To do -
Your task is to copy the stretch of lines in the records below that begins with the line containing "What build123d script" and ends with the line containing "M = 1000 * SCALE", exactly as written, with nothing added.

Extracted entries -
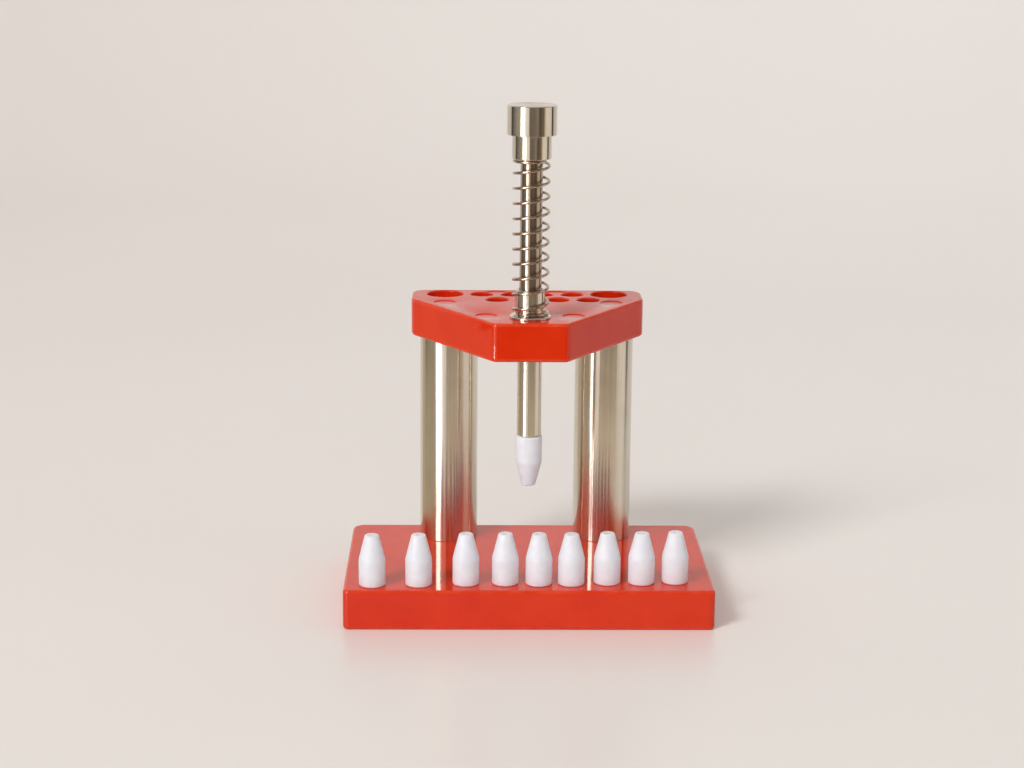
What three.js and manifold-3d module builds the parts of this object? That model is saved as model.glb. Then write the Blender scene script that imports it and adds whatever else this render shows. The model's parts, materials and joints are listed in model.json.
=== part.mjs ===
// Watch hand setting press: a hand-operated bench press with one sprung plunger.
// A heavy base plate carries two steel pillars, and the pillars carry a top plate that narrows
// towards the front. The plunger slides in a flanged bush in the top plate, a coil spring lifts it
// back, and a white nylon setting die is pushed onto its lower end. Nine more dies stand on the base.
// Millimetres, +Z up, origin at the middle of the base's underside, +Y towards the pillars.

import * as THREE from "three";
import { mergeVertices } from "three/addons/utils/BufferGeometryUtils.js";
import Module from "manifold-3d";

const wasm = await Module();
wasm.setup();

// ---------------------------------------------------------------- driving dimensions

const base = {
  width: 90.4,
  depth: 55,
  thickness: 10,
  frontCornerRadius: 1.5,
  backCornerRadius: 3.2,
  edge: 0.4,
};

const pillar = {
  x: 19.9,
  y: 19.1,
  radius: 7.4,
  chamfer: 0.4,
  footHoleDepth: 9,
  headHoleDepth: 9,
};

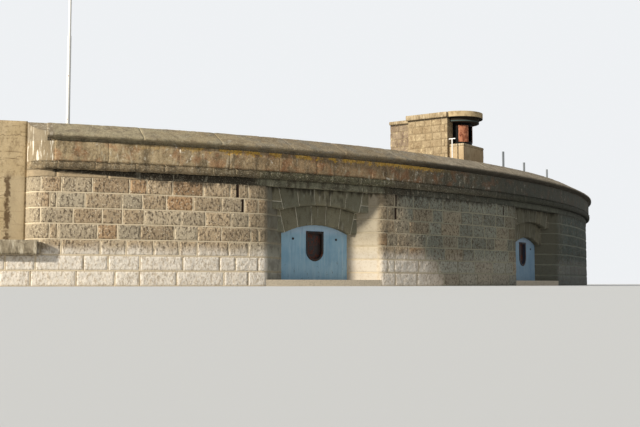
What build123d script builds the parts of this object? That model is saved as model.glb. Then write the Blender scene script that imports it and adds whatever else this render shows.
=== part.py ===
"""Curved granite coastal battery: a casemated fort wall with three shielded embrasures.

A scale model of the building at 1:2. Every size below is written in real metres times M,
so the model comes out in millimetres at half size. +Z is up, the battery faces -Y, and
the origin lies under the middle of its footprint, at ground level.
"""

from build123d import *
from math import asin, cos, degrees, radians, sin, sqrt
import os

# Scale of the model, and the model's millimetres for one metre of the building.
SCALE = 1 / 2
M = 1000 * SCALE

# The arc of the battery, in plan.
face_r = 44.4 * M               # radius of the granite face
bay_deg = 21.7                  # from one embrasure to the next
end_deg = 16.6                  # from the last embrasure to the end of the wall
bays = (-bay_deg, 0.0, bay_deg)
half_deg = bay_deg + end_deg    # half of the whole arc

# The casemates behind the face.
front_t = 1.8 * M               # front wall
rear_t = 0.9 * M                # rear wall
depth = 10.5 * M                # granite face to rear face
end_t = 1.2 * M                 # end walls
floor_t = 0.3 * M
roof_t = 0.83 * M
roof_overhang = 0.2 * M         # nosing of the roof over the rear wall

# Courses of the granite face.
course_h = 0.61 * M
wall_h = 7 * course_h
plinth_h = 2 * course_h
corner_r = 0.8 * M              # rounded end of the wall above its plinth
corner_bulge = 0.33             # how near that round comes to the square corner

# Mouldings along the top of the face.
band_h = 0.3 * M
cordon_h = 0.29 * M
cordon_out = 0.24 * M
cordon_nose = 0.1 * M           # bevel along the cordon's edges
parapet_t = 1.0 * M             # behind the granite face
parapet_h = 0.77 * M
parapet_out = 0.19 * M
neck_h = 0.15 * M               # recess under the coping's lip
neck_out = 0.08 * M
lip_out = 0.38 * M
lip_rise = 0.04 * M
lip_h = 0.07 * M
slope_rise = 0.56 * M
crest_w = 0.3 * M               # flat top of the coping
coping_end = 0.75 * M           # plain end of the coping, where its lip stops

# Embrasures: half widths, and setbacks behind the granite face.
mouth_hw = 3.05 * M
throat_hw = 1.75 * M
shield_set = 1.03 * M
shield_t = 0.15 * M
jamb = 0.2 * M                  # what holds the shield at each side
inner_splay = 0.65 * M          # how much the opening widens towards the casemate
arris_r = 0.35 * M
sill_h = 0.28 * M
spring_z = 2.35 * M
crown_rise = 0.39 * M
outer_set = 0.38 * M            # outer arch ring behind the granite face
inner_set = 0.72 * M
ring_h = 0.85 * M               # inner arch ring at its crown
ring_soffit_r = 7.85 * M        # curve between the two arch rings

# The gun port in each shield and the plate that shuts it.
port_w = 0.75 * M
port_h = 1.16 * M
port_z = 1.2 * M
port_corner_r = 0.08 * M
plate_t = 0.05 * M
plate_lap = 0.12 * M

# Doorways in the rear wall.
door_hw = 1.2 * M
door_spring_z = 2.5 * M
door_rise = 0.6 * M

# Ends of the battery: a rendered pier on the plinth, with a ledge in front.
pier_w = 1.6 * M
pier_set = 0.8 * M
pier_d = 2.0 * M
pier_top = 6.5 * M
ledge_h = 0.55 * M
ledge_out = 0.35 * M
ledge_lap = 0.45 * M            # how far the ledge runs in front of the granite

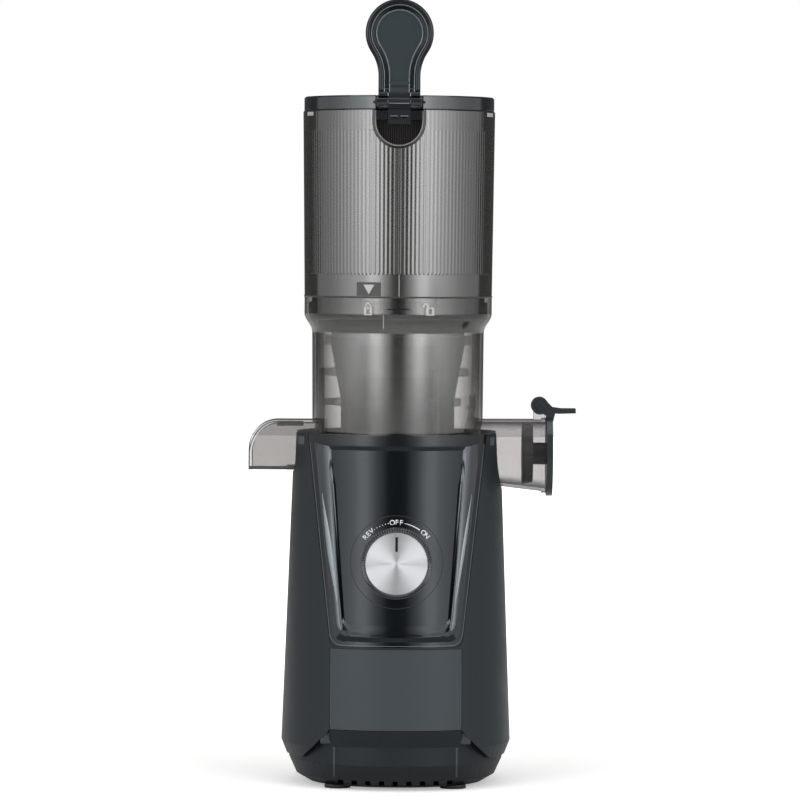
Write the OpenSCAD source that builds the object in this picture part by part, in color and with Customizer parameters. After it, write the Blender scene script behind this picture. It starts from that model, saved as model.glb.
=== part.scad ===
// Cold press juicer: a motor base, a bowl with strainer, brush cage and auger,
// a wide hopper that twists on, and a lid held shut by a latch lever.
// Millimetres. +X is right, -Y is the front, +Z is up.
// The origin is on the table, under the drive axis.

/* [Base] */
// Height of the base above the table
base_h = 245; // [235:1:260]
// Width of the deck beside the bowl's well, left and right
deck_side = 11.6; // [10.5:0.1:16]
// Width of the deck in front of the well
deck_front = 11.6; // [10.5:0.1:16]
// Width of the deck behind the well
deck_rear = 15.6; // [14:0.1:20]
// How much wider each side is low down than at the top
flare_side = 8; // [5:0.5:12]
// How much farther the front reaches low down than at the top
flare_front = 12; // [9:0.5:15]
// How much farther the rear reaches low down than at the top
flare_rear = 16; // [12:0.5:20]
// Height of the widest line of the housing
wide_z = 30; // [28:1:34]
// Height of the housing's lower edge
skirt_z = 21; // [20:0.5:24]
// Roundness of the base in plan, 2 for an ellipse and more for a squarer plan
plan_power = 2.2; // [2.2:0.1:3]
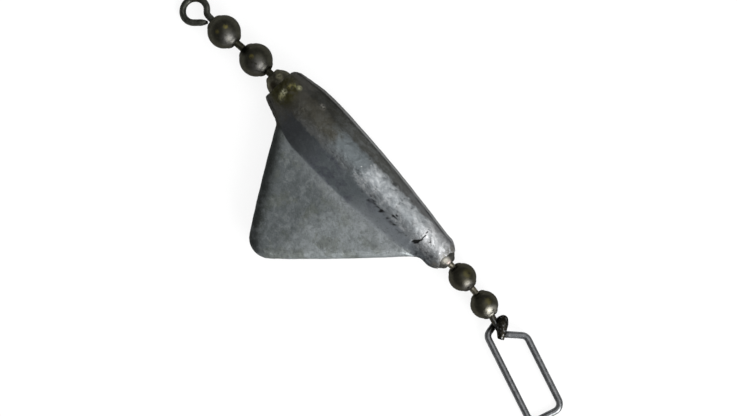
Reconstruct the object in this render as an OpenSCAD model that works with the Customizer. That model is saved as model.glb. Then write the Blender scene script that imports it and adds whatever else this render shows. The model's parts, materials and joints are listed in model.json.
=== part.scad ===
// Keel sinker with a swivelling bead chain at each end, in millimetres.
// The casting lies on its side: +X runs from the line eye to the snap, the keel points to -Y,
// +Z is up and Z = 0 is the surface that it lies on.
// The bodies below are first placed along the casting's own axis, with the front anchor bead's
// centre at zero, and then moved so that the middle of the whole part is over the origin.

/* [Casting] */
// Distance between the centres of the two beads that are cast in
anchor_span = 33; // [28:0.1:40]
// Diameter of the two beads that are cast in
anchor_bead_d = 3.97; // [3.9:0.01:4.04]
// Wall thickness of the two beads that are cast in
anchor_wall = 0.35; // [0.32:0.01:0.38]
// Largest diameter of the torpedo
torpedo_d = 7; // [6.4:0.1:8]
// Diameter of the torpedo at its front face
nose_d = 5.2; // [5:0.1:6]
// Diameter of the torpedo at its rear face
tail_d = 4.4; // [4.3:0.1:5]
// Distance from the front bead to where the torpedo is fullest
belly_x = 8.4; // [6:0.2:10]
// Distance from the rear bead to where the rear taper ends
taper_end = 1.6; // [1:0.1:3]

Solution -
What build123d script builds the parts of this object? That model is saved as model.glb. Then write the Blender scene script that imports it and adds whatever else this render shows.
=== part.py ===
"""Curved granite coastal battery: a casemated fort wall with three shielded embrasures.

A scale model of the building at 1:2. Every size below is written in real metres times M,
so the model comes out in millimetres at half size. +Z is up, the battery faces -Y, and
the origin lies under the middle of its footprint, at ground level.
"""

from build123d import *
from math import asin, cos, degrees, radians, sin, sqrt
import os

# Scale of the model, and the model's millimetres for one metre of the building.
SCALE = 1 / 2
M = 1000 * SCALE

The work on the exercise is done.